Decades later, Champagne Campaign is a compelling reminder and celebration of the importance of Maestro’s work in not only helping to cultivate Canada into the bastion of hip-hop talent, but also in molding the modern, culturally and artistically diverse Canadian collective identity as we know it today.
Lyrically, the twelve-track album is clever and personal. Throughout, Maestro raps and even sings (checkout “Darker Than Blue” featuring Blessed) with precision about his place as an icon of hip-hop in Canada, being a father, relationships (“Renovation” featuring Saukrates and Simone Denny), and a variety of social issues innate to the greater Toronto scene (“You Don’t Know Me”).
Beats-wise, it is instrumentally mixed and sonically rich. Although each track sounds completely unique from the last, there exists an overarching story to the album which both explicitly and implicitly makes Champagne Campaign a meaningful piece of Canadian music.
“I worked to make sure everything was tight, and everything was sequential,” Maestro explains.
As he speaks about the tone of the record, his musicianship is evident. “I wrote at fortissimo, because I wanted it to bang.”
I asked him if anyone inspires him, which is kind of a bizarre question given his iconic standing in Canadian hip-hop, but he didn’t bat an eye. “Drake is an artist I really respect that inspires me. He’s the voice of his generation. And respect to Tory Lanez as well.”
“You can never be too proud to ask questions. That’s how you continue to grow and evolve. You can’t stop.”
Throughout Champagne Campaign’s 42 minutes and 39 seconds you hear rock, you hear pop, you hear disco, you hear trap, boom bap, and funk. This was a conceptual strategy for the rapper, who is still clearly very enthusiastic about the process of creating.
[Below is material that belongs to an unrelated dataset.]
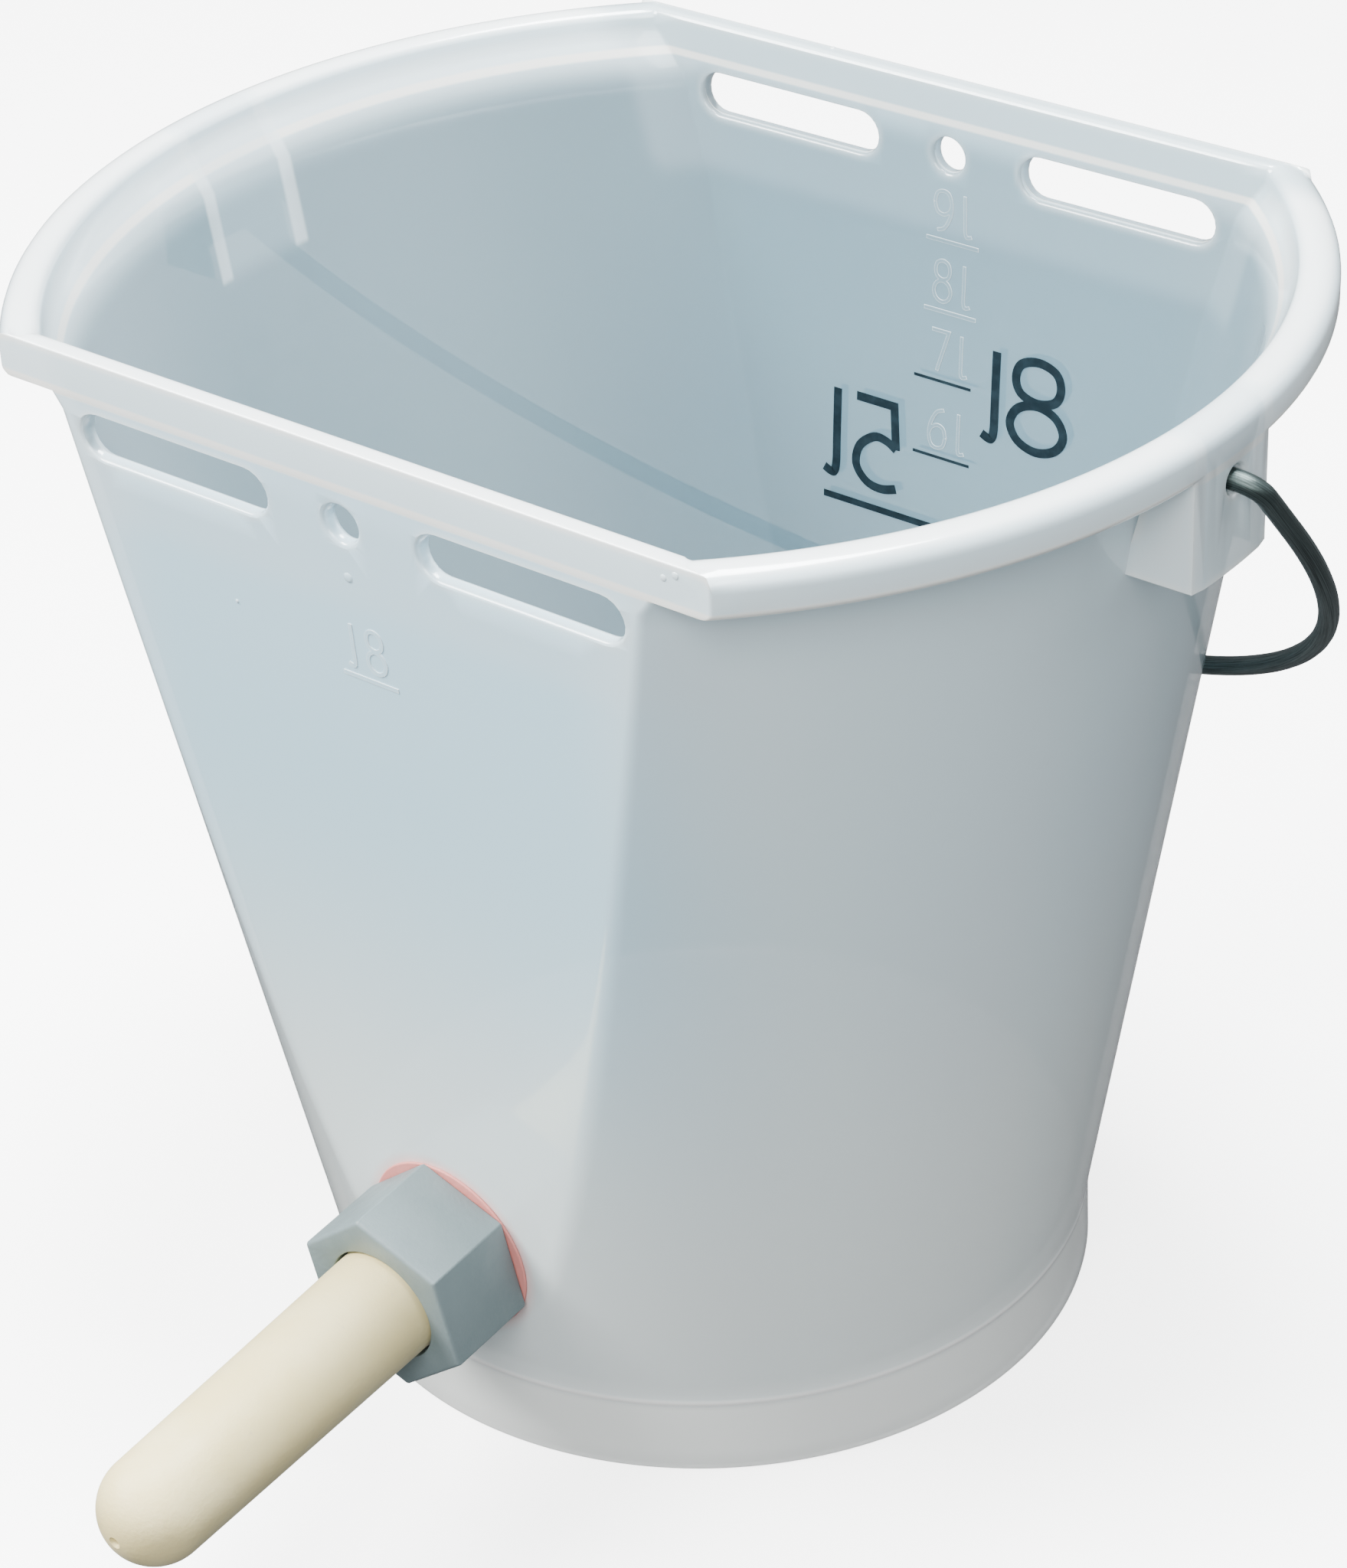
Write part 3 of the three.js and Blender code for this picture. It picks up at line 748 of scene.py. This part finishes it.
def stroke(path, width, depth, place, closed, name):
    """A flat bar of one width along a path in the wall's plane, from depth[0] to depth[1] off it."""
    before, after = np.roll(path, 1, axis=0), np.roll(path, -1, axis=0)
    if not closed:
        before[0], after[-1] = path[0], path[-1]
    into, out_of = path - before, after - path
    if not closed:
        into[0], out_of[-1] = out_of[0], into[-1]
    into /= np.linalg.norm(into, axis=1)[:, None]
    out_of /= np.linalg.norm(out_of, axis=1)[:, None]
    ahead = into + out_of
    ahead /= np.linalg.norm(ahead, axis=1)[:, None]
    mitre = 1 / np.clip((ahead * out_of).sum(axis=1), 0.5, 1)
    side = np.stack([-ahead[:, 1], ahead[:, 0]], axis=1) * (mitre * width / 2)[:, None]
    rings = []
    for p, s in zip(path, side):
        left, right = p + s, p - s
        corners = [(*left, depth[0]), (*right, depth[0]), (*right, depth[1]), (*left, depth[1])]
        rings.append(np.array([place @ Vector(c) for c in corners]))
    return new_object(name, *closed_tube(rings, loop=closed))


def glyph(character, corner, size, width, depth, place, name):
    """A character's strokes, joined into one solid. corner is its lower left, size its width and height."""
    whole = None
    for points, kind in GLYPHS[character]:
        path = np.array(points, float) if kind == "straight" else smooth_path(points, kind == "closed")
        path = path * np.array(size) + np.array(corner)
        piece = stroke(path, width, depth, place, kind == "closed", name)
        if whole is None:
            whole = piece
        else:
            boolean(whole, piece, "UNION")
    return whole


INK = 0.07  # thickness of the print
INK_GAP = 0.02  # between the print and the wall
PRINT_WIDTH = 2.5
# The printed characters: x of the left side when read from behind, z of the foot, width and height.
PRINTED = (
    ("8", 37.3, 191.7, 16.3, 24.8),
    ("l", 16.2, 191.7, 3.7, 24.5),
    ("5", -13.8, 167.9, 13.2, 24.5),
    ("l", -33.2, 168.4, 3.8, 24.5),
)
# The printed lines: z, x of both ends, and width.
TICKS = ((203.4, -9.1, 8.6, 0.8), (181.9, -8.7, 9.0, 0.8), (161.5, -37.0, 9.0, 1.9))


def printed_scale():
    """The inked marks, on the outer face of the back wall and showing through on its inner face."""
    pieces = []
    for layer, off in (("print", INK_GAP), ("show_through", -WALL - INK_GAP - INK)):
        depth = (off, off + INK)
        for i, (character, x, z, wide, high) in enumerate(PRINTED):
            place = on_flat_wall(1, z, x)
            name = f"{layer}_mark_{i}"
            pieces.append(glyph(character, (0, 0), (wide, high), PRINT_WIDTH, depth, place, name))
        for i, (z, x0, x1, thick) in enumerate(TICKS):
            path = np.array([(-x0, 0.0), (-x1, 0.0)])
            pieces.append(stroke(path, thick, depth, on_flat_wall(1, z), False, f"{layer}_line_{i}"))
    return pieces


# The moulded marks: how far they stand proud of an inner face, and how far the front wall's eight
# shows on its outer face. Their roots reach into the wall, to join it.
RELIEF, RELIEF_ROOT = 0.12, -0.6
SHOW_THROUGH, SHOW_THROUGH_ROOT = 0.18, -0.5
MOULDED_WIDTH = 0.95
# The moulded marks of each flat wall: its side, their x, and the heights of 9, 8, 7 and 6 litres.
MOULDED = (
    (1, 1.3, (242.2, 223.0, 203.8, 182.1)),
    (-1, -0.8, (242.5, 223.4, 204.0, 182.5)),
)


def moulded_scale():
    """The raised litre marks on the inner faces of the flat walls, which read from the inside.

    The back wall's two lower ones have no line of their own: a printed line lies there.
    """
    pieces = []
    for side, x, heights in MOULDED:
        for character, z in zip("9876", heights):
            place = on_flat_wall(side, z, x, inner=True)
            underlined = side < 0 or character in "98"
            pieces += litre_mark(character, place, (RELIEF_ROOT, RELIEF), underlined)
    # The front wall's eight also shows faintly on its outer face, and there it reads mirrored.
    place = on_flat_wall(-1, 226.0, 2.3) @ Matrix.Scale(-1, 4, (1, 0, 0))
    pieces += litre_mark("8", place, (SHOW_THROUGH_ROOT, SHOW_THROUGH), True)
    return pieces


def litre_mark(character, place, depth, underlined):
    """A number and its l, over a line through the place's origin."""
    marks = []
    for sign, x, wide in ((character, -5.2, 5.2), ("l", 4.0, 1.9)):
        marks.append(glyph(sign, (x, 2.6), (wide, 11.2), MOULDED_WIDTH, depth, place, "relief"))
    if underlined:
        path = np.array([(-8.0, 0.0), (8.0, 0.0)])
        marks.append(stroke(path, 1.05, depth, place, False, "relief"))
    return marks


# ---- Materials ----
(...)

While Drake may be one source of his inspiration, looking at the past is also a tremendously important component of how he writes music.
“I wanted to do a dope record, so I looked at these past game changers—Pink Floyd’s The Wall, Rolling Stone’s Tattoo You, everything produced by Quincy Jones who went from doing jazz records to making disco records for Michael Jackson, The Guess Who even.”
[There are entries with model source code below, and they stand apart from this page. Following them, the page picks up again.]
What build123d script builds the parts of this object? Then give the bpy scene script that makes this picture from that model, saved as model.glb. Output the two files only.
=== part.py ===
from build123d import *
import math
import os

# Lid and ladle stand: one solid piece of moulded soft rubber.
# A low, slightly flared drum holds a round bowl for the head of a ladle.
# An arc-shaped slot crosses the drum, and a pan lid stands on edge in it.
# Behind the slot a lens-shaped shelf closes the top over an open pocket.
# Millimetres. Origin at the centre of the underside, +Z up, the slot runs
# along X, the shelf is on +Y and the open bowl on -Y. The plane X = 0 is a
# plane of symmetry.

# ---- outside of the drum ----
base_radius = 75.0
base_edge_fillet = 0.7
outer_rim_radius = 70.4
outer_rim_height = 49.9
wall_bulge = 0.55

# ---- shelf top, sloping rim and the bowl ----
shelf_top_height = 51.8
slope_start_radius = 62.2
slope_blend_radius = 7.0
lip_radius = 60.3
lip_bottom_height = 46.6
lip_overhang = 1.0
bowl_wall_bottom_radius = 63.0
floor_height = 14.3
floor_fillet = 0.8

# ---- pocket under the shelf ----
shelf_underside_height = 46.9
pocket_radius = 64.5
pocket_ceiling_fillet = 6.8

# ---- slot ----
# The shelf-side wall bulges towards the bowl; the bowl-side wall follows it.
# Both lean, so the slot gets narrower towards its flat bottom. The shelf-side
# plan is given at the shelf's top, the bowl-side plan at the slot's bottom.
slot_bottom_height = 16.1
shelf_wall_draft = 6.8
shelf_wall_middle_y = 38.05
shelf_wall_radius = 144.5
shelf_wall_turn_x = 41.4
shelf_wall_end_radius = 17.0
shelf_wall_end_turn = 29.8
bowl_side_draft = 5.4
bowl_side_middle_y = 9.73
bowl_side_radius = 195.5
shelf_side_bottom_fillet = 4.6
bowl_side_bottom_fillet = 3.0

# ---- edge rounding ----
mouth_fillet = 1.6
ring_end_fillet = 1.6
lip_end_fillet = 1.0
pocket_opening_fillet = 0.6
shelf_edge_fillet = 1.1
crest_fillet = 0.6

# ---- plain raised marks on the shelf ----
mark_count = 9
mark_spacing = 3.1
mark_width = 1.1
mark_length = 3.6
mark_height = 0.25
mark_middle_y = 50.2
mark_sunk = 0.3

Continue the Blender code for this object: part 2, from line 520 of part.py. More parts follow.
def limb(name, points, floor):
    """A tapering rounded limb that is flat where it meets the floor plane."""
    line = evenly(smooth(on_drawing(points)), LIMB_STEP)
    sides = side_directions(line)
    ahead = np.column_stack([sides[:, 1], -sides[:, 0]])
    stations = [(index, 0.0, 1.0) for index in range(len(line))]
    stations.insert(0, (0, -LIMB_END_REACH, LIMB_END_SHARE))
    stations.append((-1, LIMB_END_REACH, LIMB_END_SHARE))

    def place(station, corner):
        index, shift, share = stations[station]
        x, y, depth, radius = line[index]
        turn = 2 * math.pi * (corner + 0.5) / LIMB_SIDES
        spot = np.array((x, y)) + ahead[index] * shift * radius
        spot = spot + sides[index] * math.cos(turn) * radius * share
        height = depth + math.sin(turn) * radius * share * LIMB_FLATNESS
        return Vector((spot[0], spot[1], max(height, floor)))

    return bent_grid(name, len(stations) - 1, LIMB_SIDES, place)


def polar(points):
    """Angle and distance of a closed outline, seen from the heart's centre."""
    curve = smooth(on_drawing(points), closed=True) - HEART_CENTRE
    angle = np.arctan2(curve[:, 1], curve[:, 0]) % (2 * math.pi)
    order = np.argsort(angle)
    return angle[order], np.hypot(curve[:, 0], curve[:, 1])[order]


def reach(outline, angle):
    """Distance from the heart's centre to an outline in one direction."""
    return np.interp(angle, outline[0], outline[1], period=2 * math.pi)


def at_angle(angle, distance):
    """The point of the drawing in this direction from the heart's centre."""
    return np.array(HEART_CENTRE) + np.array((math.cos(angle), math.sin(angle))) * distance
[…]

“What I noticed was that none of these artists were afraid to experiment and didn’t care about genre. The Wall has disco tracks, it has jazz infused.
“These artists were my points of reference because they we not afraid to experiment and evolve and that’s what I did on this record. That’s what makes these still great all these years later.”
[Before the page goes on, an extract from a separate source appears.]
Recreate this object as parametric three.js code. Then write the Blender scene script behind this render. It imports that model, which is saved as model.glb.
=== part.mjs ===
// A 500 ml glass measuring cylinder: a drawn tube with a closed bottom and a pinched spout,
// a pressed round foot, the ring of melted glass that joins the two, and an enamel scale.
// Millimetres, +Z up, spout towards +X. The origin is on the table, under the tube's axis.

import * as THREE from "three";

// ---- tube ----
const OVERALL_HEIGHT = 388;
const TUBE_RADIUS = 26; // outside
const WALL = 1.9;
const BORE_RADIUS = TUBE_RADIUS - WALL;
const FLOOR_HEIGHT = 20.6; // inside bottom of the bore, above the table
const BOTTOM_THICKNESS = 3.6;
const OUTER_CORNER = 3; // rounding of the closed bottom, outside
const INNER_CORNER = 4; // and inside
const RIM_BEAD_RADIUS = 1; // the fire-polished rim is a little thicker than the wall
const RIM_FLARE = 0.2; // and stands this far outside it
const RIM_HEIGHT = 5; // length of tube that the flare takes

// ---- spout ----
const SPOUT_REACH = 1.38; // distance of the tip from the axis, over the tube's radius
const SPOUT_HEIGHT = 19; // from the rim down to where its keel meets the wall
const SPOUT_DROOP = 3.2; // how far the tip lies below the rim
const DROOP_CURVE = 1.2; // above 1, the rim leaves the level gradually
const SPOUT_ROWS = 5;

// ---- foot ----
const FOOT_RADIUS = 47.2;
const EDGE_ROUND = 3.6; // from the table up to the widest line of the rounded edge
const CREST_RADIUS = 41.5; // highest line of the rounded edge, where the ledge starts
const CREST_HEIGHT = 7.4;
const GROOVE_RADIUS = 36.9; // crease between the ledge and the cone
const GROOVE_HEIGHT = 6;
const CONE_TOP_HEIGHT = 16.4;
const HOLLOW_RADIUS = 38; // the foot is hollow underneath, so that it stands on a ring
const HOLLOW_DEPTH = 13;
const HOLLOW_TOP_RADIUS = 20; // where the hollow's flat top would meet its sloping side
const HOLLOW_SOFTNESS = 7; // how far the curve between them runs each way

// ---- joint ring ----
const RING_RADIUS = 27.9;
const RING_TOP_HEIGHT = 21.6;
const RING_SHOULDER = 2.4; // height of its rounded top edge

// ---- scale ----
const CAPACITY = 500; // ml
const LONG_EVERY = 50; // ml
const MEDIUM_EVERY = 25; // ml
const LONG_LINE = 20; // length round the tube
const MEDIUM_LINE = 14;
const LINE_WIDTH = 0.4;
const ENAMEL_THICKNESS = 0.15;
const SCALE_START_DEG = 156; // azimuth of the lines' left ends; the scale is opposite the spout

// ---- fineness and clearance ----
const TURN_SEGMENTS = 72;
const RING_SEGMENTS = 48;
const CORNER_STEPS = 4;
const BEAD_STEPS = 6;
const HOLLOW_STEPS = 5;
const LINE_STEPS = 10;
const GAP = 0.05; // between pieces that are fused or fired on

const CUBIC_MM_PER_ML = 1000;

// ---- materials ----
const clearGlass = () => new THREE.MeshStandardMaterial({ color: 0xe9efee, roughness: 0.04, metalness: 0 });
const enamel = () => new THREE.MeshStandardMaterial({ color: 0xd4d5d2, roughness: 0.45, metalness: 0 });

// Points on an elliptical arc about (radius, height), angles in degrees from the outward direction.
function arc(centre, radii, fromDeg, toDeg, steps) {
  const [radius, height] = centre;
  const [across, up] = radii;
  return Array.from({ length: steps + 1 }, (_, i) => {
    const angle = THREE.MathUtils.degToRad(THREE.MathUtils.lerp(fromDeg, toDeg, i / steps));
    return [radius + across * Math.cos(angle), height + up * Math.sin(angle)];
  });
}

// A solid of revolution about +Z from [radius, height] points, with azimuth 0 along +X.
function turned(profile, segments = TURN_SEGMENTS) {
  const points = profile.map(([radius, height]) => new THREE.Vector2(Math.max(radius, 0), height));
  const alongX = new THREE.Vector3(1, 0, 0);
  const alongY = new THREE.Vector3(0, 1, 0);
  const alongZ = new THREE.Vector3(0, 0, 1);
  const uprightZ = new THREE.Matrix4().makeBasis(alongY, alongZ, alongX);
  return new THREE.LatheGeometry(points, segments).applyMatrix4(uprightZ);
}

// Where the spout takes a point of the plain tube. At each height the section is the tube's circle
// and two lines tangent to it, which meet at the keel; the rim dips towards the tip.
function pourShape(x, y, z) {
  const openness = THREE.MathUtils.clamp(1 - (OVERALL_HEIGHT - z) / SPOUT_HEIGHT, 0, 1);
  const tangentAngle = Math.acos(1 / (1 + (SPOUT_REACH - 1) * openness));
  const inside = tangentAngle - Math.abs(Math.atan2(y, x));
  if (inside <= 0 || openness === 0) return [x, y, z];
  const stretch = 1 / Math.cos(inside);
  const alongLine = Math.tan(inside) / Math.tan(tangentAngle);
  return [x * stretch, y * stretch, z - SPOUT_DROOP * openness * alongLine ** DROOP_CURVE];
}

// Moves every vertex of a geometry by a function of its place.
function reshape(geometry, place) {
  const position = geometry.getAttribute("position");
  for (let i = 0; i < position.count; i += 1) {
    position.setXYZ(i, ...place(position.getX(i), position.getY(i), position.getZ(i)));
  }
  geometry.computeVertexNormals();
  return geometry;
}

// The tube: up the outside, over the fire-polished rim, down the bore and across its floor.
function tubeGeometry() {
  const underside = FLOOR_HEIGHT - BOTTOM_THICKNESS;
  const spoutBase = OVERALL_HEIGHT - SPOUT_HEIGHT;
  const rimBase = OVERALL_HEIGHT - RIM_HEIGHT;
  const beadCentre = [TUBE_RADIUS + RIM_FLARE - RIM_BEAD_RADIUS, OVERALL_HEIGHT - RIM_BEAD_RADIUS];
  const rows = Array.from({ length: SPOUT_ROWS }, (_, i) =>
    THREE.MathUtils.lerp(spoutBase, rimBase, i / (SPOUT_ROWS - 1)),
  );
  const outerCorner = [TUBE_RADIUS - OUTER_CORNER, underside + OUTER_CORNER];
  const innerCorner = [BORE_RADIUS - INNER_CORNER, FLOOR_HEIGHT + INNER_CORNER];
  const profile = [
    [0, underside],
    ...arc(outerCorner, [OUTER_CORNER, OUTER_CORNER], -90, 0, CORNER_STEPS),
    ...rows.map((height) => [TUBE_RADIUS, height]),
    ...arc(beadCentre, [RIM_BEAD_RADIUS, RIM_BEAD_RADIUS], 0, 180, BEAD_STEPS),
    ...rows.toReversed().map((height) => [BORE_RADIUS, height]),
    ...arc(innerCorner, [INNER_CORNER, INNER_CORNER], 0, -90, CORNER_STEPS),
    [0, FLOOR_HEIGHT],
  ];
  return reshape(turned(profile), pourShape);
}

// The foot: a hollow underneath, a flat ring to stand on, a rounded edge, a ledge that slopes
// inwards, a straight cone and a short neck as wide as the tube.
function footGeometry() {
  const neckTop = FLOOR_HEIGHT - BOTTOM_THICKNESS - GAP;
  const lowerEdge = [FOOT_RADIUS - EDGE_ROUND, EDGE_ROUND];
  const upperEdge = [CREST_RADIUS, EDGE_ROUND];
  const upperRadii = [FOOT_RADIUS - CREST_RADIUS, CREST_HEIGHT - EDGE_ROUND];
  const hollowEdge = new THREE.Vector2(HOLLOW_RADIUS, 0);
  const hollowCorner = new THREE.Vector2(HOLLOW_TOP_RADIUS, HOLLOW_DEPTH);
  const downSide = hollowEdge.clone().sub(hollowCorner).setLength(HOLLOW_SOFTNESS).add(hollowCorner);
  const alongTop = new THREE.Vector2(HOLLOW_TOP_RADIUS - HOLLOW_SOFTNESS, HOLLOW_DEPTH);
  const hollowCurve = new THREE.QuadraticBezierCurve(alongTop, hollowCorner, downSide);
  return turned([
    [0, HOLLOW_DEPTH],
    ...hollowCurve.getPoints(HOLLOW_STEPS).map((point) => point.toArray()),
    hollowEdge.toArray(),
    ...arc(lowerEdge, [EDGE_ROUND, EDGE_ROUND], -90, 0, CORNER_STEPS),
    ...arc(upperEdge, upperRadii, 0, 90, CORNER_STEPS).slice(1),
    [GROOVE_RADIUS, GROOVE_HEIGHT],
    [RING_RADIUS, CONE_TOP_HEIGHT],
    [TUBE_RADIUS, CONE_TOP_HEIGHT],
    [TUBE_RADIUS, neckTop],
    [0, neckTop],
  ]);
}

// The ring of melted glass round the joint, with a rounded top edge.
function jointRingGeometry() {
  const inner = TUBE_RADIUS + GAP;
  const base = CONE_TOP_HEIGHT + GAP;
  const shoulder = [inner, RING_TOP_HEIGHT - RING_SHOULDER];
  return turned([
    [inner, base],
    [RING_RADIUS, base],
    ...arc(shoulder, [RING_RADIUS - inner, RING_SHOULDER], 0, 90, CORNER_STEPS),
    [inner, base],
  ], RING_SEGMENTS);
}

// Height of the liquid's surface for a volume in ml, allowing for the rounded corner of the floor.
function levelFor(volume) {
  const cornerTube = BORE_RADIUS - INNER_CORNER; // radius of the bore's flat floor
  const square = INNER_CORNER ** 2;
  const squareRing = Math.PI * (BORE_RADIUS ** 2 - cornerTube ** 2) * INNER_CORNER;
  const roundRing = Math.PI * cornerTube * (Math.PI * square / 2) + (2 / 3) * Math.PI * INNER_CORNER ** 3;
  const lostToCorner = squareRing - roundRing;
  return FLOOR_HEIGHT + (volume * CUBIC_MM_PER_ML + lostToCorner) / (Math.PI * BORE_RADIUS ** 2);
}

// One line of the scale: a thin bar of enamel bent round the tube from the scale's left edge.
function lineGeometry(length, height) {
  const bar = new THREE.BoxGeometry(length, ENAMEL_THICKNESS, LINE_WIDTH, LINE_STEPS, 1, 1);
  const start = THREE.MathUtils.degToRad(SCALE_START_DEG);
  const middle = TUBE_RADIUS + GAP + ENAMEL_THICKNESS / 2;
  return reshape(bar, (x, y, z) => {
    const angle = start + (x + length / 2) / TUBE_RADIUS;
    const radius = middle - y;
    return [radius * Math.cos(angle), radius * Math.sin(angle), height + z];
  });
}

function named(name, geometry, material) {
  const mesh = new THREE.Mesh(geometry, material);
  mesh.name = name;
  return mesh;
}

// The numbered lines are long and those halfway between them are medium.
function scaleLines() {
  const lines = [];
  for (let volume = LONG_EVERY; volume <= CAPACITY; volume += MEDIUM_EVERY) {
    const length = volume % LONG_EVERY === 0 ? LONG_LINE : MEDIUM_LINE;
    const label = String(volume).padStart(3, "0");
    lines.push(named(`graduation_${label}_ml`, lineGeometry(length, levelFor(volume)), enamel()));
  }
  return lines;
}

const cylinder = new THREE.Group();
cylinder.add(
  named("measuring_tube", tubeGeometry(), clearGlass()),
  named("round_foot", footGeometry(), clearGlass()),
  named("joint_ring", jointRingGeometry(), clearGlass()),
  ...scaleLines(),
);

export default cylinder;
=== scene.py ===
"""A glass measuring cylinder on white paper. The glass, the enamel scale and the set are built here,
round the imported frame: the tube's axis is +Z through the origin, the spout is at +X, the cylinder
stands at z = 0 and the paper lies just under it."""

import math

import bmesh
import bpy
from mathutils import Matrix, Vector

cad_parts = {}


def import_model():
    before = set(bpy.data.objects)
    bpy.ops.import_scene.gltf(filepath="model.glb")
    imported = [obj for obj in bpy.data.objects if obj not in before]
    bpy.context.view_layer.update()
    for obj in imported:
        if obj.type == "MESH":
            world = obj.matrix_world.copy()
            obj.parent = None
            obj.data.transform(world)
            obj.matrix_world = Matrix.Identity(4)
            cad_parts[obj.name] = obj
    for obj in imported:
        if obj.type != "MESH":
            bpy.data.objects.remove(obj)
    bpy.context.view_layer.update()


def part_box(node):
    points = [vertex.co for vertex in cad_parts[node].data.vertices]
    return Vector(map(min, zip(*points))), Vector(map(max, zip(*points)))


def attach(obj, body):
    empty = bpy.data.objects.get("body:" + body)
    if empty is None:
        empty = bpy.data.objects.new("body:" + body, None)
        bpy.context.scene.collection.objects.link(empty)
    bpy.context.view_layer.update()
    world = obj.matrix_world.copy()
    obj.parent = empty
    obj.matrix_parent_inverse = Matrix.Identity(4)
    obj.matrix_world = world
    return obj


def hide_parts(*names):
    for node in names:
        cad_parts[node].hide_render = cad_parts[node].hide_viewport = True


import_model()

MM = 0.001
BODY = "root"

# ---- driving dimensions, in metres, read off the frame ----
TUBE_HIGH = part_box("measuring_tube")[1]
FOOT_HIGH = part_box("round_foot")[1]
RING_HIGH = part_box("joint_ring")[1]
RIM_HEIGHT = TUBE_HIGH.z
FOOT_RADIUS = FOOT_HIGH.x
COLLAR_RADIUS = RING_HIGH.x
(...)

“I didn’t want this record to fit in any box,” Maestro asserts.
“My album spans 30 years of hip-hop and that’s why we celebrating.”
The culmination of his diverse composition process gives the album a sound and feel that concurrently innovative and vintage but having a resoundingly Canadian essence. Simply put, you hear this, and right away, you can instinctively tell it is a Canadian rap album with a respect for the evolution of not only rap but all of popular music.
While the album is undeniably a celebration of three decades worth of self and scene success, interestingly, Campaign Champagne is infused with countless boxing references. This juxtaposition of celebrating a victory, but still being in a fight is purposeful—although Maestro is commemorating his earned place as the Godfather of Canadian hip-hop, he wants his audience to understand that he is willing to fight to defend the throne he still feels he deserves.
“That’s what hip-hop is about,” he reminds us. On the combative track “Somewhere Down the Line” featuring Adam Bomb, he raps “Somewhere down the line they’re goin to find someone better, but at the moment I’m the dopest motherfucker ever… I’m twice your age, how the fuck do I look younger than y’all?”
Overall, the record is a display of all we have come to love about Maestro—his lyrical prowess, low-key sense of humour (“Waste Yute” featuring Dusty Wallace), veteran musical experience, and an accessible self-awareness, but at fifty years old, with a successful entertainment career through a number of creative vehicles, Maestro is still experimenting, taking risks, and evolving.
While this 30th-anniversary album offers the listener an opportunity to reflect on the history of Canadian music, media, culture, and art, it also, to use Masetro’s words, serves as “just a dope record” – Champagne Campaign is simply fun, interesting music to turn up loud. Drop the needle on it and raise a glass to not only these last thirty, but the next thirty with Maestro, our beloved Canadian hip-hop icon.